* start *

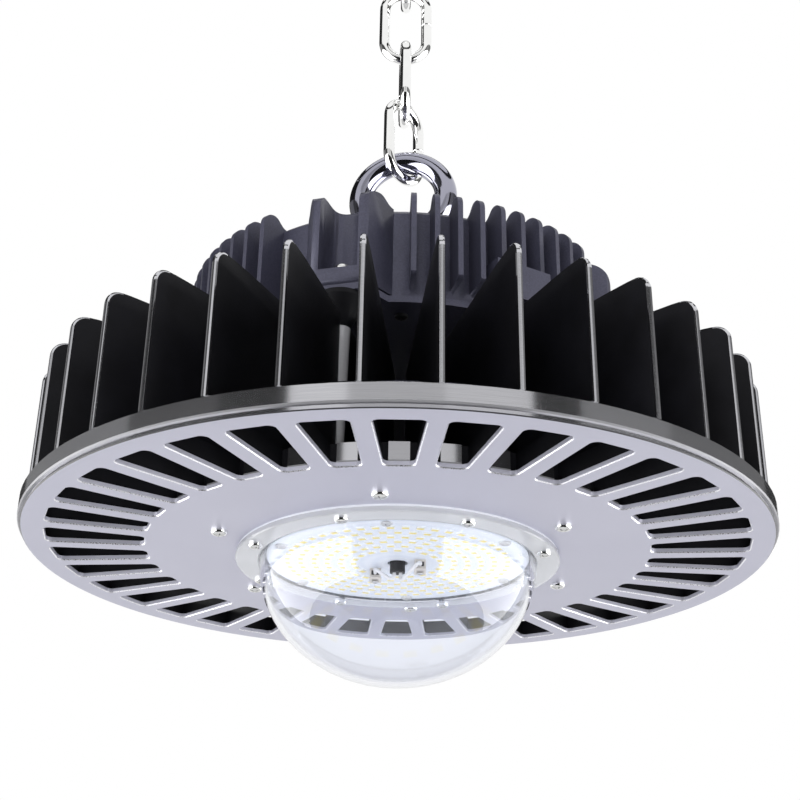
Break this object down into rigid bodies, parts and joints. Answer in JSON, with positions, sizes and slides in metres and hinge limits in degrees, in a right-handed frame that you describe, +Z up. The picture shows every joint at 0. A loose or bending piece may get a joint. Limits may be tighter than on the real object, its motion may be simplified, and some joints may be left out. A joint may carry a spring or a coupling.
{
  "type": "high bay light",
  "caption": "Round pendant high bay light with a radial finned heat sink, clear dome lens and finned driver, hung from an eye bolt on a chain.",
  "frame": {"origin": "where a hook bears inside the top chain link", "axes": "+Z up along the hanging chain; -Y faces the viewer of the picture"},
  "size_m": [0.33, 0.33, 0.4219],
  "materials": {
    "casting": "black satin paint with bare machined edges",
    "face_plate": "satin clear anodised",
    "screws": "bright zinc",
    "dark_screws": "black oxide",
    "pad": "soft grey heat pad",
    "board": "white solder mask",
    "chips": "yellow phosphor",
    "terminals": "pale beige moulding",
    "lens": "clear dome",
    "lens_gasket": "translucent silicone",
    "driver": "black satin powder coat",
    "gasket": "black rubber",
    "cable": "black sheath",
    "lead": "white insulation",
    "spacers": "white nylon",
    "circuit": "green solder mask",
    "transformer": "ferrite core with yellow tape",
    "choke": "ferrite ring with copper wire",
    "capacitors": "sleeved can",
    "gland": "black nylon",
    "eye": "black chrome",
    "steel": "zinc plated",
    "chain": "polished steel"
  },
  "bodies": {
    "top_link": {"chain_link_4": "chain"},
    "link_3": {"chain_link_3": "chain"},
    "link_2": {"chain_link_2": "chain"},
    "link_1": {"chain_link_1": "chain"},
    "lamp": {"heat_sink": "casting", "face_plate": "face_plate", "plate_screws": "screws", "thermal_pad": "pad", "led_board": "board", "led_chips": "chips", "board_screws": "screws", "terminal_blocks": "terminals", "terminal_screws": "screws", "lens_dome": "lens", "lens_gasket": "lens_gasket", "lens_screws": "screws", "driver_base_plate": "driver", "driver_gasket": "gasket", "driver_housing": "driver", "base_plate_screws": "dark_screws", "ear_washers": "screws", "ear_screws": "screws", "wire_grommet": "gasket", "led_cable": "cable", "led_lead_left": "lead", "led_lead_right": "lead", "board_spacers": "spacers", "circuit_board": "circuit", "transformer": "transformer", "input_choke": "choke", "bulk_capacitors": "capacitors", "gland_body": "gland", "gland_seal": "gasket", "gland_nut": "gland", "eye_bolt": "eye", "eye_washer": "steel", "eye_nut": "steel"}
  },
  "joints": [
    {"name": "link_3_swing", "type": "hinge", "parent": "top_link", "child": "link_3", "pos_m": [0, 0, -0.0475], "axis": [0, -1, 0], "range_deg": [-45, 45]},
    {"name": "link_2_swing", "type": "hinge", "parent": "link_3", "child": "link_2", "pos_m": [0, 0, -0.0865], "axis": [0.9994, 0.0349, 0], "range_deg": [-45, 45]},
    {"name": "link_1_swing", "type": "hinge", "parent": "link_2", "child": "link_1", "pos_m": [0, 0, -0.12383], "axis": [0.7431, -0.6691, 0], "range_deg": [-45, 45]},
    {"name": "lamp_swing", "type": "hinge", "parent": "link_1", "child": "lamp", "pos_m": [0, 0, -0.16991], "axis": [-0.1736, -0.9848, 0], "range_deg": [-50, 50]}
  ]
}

* end *
* start *

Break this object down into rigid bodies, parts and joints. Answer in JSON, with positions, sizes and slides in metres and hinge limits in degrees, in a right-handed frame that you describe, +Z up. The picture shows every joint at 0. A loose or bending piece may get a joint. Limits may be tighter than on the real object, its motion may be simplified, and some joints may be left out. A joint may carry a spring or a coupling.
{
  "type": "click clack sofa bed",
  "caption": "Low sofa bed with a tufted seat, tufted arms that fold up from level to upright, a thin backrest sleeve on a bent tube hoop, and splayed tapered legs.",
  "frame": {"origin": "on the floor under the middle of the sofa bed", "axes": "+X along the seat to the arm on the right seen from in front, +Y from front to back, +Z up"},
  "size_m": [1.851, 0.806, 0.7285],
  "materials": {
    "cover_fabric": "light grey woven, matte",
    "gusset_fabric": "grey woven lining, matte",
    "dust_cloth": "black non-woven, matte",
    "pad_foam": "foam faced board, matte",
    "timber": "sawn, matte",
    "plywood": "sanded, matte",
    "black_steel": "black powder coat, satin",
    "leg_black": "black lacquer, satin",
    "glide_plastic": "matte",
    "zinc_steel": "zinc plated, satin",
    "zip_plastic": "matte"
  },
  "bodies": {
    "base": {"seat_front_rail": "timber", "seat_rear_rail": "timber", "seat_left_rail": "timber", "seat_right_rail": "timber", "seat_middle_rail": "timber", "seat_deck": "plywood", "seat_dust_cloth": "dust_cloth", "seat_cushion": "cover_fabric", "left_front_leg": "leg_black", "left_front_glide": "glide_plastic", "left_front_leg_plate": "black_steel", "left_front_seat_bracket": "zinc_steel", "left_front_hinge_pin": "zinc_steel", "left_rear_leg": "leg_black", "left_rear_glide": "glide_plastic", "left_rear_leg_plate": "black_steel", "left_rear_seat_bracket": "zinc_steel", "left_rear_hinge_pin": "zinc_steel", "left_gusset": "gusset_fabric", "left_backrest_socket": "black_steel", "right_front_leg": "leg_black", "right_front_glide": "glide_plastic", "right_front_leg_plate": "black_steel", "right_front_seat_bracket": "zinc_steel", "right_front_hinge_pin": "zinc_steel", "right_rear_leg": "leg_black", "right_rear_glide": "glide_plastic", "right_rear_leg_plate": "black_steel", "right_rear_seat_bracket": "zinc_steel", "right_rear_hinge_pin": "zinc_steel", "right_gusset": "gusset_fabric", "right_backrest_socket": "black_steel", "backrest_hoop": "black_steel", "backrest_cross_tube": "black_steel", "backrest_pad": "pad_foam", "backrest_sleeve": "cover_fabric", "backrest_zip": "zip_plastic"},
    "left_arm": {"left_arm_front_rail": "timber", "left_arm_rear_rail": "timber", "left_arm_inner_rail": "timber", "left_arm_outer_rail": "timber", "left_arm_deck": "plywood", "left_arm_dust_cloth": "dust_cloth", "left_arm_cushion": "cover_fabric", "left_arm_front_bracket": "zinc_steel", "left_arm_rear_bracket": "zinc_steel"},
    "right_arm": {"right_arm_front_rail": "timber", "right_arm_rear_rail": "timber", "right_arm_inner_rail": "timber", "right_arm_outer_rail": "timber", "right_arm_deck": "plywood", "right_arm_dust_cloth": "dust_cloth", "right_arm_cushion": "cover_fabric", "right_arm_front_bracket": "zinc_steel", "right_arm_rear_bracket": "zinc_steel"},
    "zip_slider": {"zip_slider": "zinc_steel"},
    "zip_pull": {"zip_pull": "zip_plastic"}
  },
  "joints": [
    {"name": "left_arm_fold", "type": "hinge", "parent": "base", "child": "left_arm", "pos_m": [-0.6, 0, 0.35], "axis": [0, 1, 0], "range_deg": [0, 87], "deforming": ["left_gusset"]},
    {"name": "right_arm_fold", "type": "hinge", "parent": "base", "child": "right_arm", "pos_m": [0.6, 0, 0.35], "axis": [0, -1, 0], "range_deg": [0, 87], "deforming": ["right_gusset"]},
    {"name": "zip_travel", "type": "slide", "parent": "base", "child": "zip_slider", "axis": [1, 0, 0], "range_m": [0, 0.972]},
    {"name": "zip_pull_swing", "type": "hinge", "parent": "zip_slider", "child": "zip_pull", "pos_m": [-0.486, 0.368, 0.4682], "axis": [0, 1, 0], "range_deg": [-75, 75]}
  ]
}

* end *
* start *

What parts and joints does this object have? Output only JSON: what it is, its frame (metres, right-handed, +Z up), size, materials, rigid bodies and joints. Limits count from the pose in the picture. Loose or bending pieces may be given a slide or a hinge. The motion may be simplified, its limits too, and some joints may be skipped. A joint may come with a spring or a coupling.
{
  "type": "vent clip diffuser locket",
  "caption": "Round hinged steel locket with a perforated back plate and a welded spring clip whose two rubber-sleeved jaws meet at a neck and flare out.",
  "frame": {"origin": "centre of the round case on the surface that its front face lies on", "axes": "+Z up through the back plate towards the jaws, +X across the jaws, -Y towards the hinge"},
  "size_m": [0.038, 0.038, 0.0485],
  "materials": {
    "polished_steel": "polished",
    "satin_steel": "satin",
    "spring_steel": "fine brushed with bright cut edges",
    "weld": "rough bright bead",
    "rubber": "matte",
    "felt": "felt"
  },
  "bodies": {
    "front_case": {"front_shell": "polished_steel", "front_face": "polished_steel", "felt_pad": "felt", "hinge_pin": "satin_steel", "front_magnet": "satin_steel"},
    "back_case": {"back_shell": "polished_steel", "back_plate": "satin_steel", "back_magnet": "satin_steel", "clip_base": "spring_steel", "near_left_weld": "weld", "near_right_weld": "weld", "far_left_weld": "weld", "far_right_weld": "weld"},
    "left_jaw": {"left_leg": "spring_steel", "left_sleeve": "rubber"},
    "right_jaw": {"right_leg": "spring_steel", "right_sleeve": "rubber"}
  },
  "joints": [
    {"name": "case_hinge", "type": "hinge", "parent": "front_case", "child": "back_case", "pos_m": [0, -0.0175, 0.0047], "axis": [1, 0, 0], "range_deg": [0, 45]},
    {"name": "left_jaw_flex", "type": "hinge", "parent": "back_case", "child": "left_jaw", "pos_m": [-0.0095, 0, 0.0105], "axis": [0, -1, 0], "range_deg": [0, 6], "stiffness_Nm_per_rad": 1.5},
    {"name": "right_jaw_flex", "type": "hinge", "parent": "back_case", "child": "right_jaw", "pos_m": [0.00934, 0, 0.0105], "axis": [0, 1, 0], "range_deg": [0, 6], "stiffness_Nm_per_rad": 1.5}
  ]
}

* end *

*TASK GOAL:* Scan the listing above. Collect all lines with the word "from".

*FINISHED EXERCISE:*
  "caption": "Round pendant high bay light with a radial finned heat sink, clear dome lens and finned driver, hung from an eye bolt on a chain.",
  "caption": "Low sofa bed with a tufted seat, tufted arms that fold up from level to upright, a thin backrest sleeve on a bent tube hoop, and splayed tapered legs.",
  "frame": {"origin": "on the floor under the middle of the sofa bed", "axes": "+X along the seat to the arm on the right seen from in front, +Y from front to back, +Z up"},
What parts and joints does this object have? Output only JSON: what it is, its frame (metres, right-handed, +Z up), size, materials, rigid bodies and joints. Limits count from the pose in the picture. Loose or bending pieces may be given a slide or a hinge. The motion may be simplified, its limits too, and some joints may be skipped. A joint may come with a spring or a coupling.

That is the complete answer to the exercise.